- DATA:
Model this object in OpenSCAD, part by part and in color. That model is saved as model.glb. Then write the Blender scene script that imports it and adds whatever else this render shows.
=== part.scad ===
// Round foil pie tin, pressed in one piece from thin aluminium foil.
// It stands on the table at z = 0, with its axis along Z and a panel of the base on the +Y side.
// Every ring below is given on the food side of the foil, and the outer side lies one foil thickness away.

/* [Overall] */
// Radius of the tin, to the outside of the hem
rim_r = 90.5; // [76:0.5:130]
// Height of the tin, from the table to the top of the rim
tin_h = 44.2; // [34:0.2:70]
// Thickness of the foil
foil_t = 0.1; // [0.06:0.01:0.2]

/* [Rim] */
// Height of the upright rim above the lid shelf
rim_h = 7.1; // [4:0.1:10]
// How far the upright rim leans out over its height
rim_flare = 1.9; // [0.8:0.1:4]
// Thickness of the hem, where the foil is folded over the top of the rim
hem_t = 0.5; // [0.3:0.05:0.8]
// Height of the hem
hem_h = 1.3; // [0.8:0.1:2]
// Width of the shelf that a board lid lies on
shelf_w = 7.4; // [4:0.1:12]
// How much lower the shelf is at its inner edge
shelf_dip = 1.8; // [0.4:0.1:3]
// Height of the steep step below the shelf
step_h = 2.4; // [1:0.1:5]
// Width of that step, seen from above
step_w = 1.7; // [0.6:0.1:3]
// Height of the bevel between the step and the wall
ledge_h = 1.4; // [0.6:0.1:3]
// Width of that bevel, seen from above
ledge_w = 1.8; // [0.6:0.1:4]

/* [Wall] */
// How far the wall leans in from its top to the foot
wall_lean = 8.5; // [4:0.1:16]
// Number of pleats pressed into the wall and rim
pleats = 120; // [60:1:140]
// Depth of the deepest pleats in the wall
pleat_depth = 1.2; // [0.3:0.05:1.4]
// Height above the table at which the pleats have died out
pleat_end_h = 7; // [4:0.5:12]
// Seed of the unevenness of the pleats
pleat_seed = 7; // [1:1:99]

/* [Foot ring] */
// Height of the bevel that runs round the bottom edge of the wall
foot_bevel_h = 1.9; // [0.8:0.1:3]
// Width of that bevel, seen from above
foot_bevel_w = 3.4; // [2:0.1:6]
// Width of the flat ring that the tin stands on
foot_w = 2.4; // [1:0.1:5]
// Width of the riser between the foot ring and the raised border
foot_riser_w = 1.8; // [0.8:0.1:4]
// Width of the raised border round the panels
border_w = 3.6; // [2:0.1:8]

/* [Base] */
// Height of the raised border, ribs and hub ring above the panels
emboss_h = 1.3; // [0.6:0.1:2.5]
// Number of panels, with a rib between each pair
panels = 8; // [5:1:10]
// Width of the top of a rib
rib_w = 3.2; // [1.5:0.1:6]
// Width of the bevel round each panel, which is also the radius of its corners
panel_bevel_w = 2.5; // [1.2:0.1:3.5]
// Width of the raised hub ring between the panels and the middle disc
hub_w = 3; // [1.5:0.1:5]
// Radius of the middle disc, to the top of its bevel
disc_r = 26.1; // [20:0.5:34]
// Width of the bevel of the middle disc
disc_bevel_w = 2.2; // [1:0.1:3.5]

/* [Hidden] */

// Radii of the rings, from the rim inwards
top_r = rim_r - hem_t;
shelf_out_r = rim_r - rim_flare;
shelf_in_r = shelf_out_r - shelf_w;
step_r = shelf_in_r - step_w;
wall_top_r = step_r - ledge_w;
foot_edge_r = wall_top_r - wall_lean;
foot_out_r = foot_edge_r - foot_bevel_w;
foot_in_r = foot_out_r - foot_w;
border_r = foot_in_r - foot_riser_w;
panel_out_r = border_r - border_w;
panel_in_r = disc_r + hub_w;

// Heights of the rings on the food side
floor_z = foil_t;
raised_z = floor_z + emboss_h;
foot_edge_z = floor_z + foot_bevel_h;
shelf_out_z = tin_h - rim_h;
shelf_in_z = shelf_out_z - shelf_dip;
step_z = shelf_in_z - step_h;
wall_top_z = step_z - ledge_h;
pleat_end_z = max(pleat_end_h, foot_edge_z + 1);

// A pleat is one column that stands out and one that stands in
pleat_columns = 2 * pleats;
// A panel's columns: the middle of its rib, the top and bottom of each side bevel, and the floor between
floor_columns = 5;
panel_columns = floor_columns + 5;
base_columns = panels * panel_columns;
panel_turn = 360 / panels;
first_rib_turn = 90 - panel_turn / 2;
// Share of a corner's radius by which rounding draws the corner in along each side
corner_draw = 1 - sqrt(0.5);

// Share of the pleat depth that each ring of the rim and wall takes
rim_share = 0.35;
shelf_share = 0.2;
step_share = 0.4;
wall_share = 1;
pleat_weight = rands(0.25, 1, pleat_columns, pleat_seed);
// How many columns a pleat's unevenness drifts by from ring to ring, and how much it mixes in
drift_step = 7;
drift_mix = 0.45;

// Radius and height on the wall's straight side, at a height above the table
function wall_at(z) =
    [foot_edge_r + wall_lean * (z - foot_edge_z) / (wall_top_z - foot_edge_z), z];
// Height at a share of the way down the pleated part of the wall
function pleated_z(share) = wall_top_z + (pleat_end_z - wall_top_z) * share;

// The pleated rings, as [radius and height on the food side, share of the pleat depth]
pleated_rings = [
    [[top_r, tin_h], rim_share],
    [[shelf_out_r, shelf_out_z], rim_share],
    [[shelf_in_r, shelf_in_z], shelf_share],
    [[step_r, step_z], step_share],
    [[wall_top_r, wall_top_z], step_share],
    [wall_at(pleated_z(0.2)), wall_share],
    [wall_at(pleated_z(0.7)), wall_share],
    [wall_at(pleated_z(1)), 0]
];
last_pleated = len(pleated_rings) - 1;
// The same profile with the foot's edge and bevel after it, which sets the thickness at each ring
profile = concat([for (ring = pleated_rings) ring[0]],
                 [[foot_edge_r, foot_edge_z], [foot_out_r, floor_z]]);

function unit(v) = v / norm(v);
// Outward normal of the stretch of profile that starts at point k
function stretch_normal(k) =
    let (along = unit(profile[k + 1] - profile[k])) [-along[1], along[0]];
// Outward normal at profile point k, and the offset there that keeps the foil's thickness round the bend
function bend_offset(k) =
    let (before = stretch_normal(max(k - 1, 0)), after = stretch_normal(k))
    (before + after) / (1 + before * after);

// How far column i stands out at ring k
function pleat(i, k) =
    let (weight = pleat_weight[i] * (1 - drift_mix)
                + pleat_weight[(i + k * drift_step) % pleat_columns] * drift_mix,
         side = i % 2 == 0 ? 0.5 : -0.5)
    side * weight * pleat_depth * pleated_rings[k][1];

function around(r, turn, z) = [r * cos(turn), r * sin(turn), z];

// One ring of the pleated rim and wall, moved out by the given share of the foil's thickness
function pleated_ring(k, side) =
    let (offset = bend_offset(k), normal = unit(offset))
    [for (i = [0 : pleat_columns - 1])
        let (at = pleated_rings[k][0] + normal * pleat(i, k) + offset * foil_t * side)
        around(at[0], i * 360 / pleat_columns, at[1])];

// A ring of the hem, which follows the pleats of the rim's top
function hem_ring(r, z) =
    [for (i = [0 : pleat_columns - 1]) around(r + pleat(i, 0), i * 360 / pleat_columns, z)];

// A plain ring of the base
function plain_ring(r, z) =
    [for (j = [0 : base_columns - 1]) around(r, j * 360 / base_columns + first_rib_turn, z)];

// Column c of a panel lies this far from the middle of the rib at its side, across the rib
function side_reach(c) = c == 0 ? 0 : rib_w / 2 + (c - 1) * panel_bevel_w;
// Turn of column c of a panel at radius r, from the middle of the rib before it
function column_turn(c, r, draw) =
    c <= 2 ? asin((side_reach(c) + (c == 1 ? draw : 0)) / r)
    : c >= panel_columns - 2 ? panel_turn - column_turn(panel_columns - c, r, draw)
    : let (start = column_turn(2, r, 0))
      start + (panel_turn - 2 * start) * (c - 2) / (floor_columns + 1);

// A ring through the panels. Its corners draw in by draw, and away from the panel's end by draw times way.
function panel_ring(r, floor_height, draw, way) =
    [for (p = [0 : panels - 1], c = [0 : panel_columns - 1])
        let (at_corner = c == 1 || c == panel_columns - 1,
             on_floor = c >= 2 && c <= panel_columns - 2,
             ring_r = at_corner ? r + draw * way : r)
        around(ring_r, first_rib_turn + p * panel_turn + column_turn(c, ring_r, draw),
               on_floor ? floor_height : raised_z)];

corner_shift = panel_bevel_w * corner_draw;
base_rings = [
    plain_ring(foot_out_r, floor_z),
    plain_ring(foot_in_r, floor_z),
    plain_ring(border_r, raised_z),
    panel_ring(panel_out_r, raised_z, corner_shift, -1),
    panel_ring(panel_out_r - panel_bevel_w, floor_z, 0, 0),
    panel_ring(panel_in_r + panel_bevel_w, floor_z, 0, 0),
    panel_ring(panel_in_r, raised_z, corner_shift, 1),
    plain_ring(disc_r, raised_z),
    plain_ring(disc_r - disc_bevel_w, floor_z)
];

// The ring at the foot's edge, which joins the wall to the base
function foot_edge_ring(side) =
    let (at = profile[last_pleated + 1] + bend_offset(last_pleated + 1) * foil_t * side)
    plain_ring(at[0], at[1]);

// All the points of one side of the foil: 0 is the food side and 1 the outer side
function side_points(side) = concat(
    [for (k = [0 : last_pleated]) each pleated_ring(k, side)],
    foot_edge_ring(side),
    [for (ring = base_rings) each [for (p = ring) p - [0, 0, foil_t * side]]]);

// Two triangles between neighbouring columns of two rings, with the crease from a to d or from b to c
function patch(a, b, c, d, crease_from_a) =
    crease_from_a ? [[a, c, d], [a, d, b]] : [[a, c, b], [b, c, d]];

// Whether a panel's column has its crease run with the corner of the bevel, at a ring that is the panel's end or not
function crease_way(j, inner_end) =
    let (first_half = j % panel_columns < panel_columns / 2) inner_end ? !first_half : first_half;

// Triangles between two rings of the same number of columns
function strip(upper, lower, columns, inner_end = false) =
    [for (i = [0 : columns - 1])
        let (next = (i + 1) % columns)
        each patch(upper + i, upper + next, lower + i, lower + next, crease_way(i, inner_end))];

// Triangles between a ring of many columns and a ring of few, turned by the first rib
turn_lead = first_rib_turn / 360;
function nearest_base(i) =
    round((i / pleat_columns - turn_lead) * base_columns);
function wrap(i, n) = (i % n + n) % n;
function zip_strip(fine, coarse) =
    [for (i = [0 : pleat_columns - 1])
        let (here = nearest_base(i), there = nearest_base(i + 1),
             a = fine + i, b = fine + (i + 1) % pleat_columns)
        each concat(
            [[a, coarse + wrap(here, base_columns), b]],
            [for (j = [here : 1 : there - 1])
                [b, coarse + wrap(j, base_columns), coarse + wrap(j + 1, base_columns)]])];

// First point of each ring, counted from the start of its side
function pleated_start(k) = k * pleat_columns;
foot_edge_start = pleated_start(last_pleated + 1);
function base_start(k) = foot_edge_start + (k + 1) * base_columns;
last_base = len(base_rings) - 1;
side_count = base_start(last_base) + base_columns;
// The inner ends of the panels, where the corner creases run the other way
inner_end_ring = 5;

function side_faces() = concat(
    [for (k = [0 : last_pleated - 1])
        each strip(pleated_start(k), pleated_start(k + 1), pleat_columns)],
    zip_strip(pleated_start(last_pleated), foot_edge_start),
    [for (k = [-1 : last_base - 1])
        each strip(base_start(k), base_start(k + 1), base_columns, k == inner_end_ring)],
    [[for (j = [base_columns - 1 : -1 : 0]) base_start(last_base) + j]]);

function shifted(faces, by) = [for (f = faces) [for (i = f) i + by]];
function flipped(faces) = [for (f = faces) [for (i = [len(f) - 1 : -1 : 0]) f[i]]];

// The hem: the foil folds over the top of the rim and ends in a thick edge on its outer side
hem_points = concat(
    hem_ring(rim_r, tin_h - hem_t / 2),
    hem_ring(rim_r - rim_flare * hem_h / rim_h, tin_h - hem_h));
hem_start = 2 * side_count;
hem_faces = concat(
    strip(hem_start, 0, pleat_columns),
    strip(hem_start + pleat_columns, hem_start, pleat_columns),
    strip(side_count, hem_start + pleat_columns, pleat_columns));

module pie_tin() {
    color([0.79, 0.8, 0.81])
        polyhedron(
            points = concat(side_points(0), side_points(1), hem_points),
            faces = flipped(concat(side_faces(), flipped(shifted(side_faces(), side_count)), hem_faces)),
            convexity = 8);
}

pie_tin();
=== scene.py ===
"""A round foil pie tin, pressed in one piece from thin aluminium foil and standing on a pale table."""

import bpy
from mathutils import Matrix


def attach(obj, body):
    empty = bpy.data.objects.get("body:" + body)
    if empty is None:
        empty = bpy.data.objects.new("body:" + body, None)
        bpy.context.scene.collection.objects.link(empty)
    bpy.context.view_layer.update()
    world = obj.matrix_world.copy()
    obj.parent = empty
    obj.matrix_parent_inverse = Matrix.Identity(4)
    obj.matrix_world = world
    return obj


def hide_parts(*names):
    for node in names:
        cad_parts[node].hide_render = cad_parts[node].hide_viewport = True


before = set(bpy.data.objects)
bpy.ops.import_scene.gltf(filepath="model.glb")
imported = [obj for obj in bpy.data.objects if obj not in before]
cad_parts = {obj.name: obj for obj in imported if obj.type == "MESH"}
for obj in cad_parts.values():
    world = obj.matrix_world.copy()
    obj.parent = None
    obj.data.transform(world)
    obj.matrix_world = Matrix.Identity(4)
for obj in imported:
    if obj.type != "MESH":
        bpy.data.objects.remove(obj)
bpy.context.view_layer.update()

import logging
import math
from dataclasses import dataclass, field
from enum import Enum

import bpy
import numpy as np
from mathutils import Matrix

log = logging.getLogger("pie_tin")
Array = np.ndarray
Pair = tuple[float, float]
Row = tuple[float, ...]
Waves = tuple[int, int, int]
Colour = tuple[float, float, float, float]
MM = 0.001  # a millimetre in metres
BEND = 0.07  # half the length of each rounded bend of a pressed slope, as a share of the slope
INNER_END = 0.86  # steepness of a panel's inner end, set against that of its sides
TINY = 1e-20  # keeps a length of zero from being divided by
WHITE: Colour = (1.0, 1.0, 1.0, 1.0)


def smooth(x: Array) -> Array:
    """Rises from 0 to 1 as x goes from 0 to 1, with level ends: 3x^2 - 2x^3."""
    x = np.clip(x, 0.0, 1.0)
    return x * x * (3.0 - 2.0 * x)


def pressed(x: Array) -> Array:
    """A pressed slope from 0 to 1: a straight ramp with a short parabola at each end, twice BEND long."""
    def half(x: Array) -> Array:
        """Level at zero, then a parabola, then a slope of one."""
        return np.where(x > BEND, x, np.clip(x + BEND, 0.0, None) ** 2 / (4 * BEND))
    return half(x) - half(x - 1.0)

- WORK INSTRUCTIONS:
Check every line of the data, and copy the ones that contain "type".

- FULL OUTPUT:
cad_parts = {obj.name: obj for obj in imported if obj.type == "MESH"}
    if obj.type != "MESH":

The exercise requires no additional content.